Many different animal species have been documented as human food in the cave of Belilena. Bone tools and traces of the use of fire for their processing were also found.
Even trade or some form of far-distance exchange of goods was already taking place, because salt from the coast 80 km away was also found in Belilena.
The oldest human skeletons found in Belilena come from the 16,000-year-old archaeological layer. They are attributed to the so-called Balangoda man, which is not a “prehistoric man” but rather a “modern” Homo sapiens. The Balangoda man is sometimes considered a regional subspecies, but this is controversial. In any case, the Balangoda culture was the native civilisation of Sri Lanka, before the immigration of new settlers from southern India and finally the Sinhalese from northern India in the first millennium BC took place. Sometimes the present-day Weddas are considered to be descendants of those prehistoric Balangoda people. The oldest bone finds of Balangoda people are 37,000 years old and come from the Faxian Lena cave (Pahiyangala), 31,000 year old skeletal bones were found in the Batadomba cave in Kuruwita, 60 km southwest of Belilena.
The 16,000-year-old excavation layer in Belilena is remarkable for another reason.
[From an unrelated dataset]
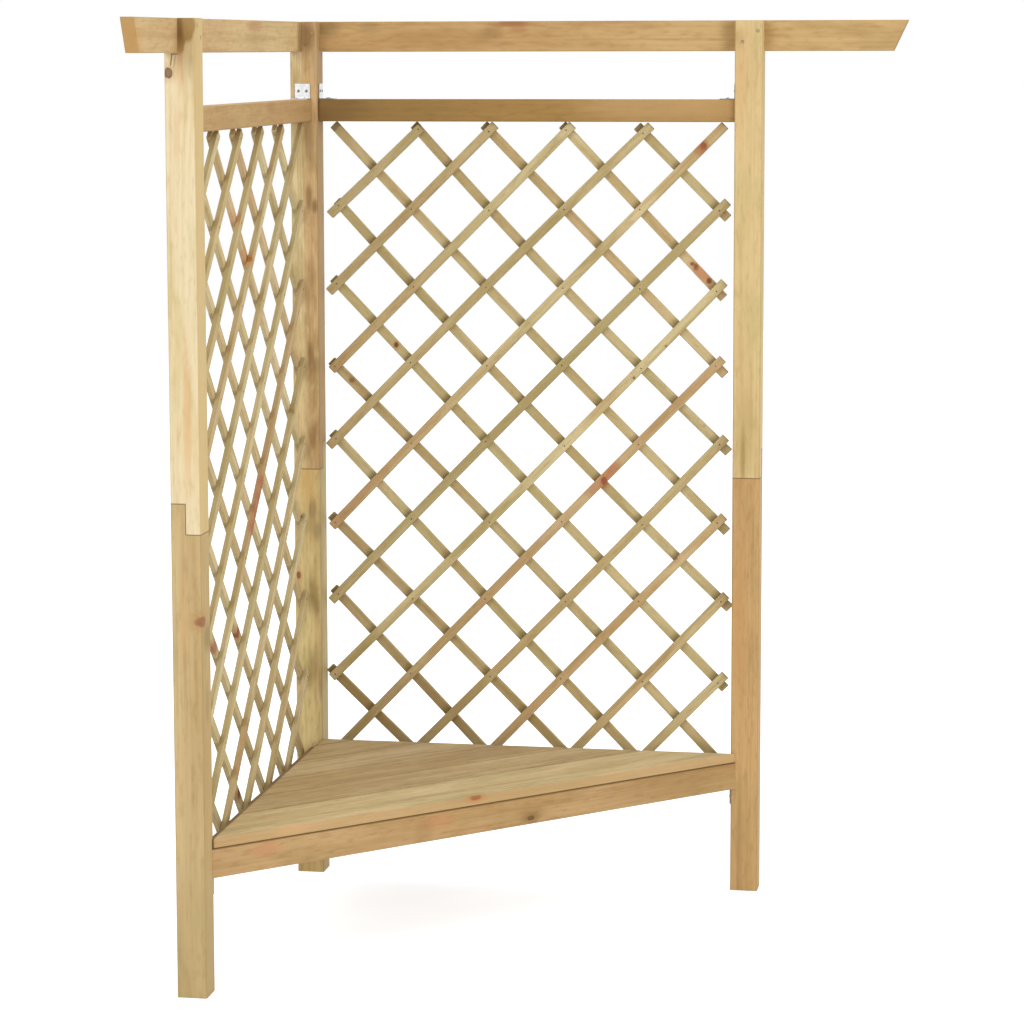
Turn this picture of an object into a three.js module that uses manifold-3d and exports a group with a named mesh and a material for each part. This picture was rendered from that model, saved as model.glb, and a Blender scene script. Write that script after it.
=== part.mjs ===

Foundations of quarry stone walls were found. This makes the expansion of the Belilena caves the oldest known stone buildings in the entire South Asian region.
Incidentally, all of these finds come from a time when there was probably - for the last time - a land connection with the Indian peninsula, which existed again and again when sea levels were slightly lower, especially during the ice ages. So the Balangoda man was not an islander, not isolated from the Indian peninsula.
Today's visitor, of course, cannot see any of these sensational finds on site. Instead, you notice new shrines that make Belilena a small sanctuary.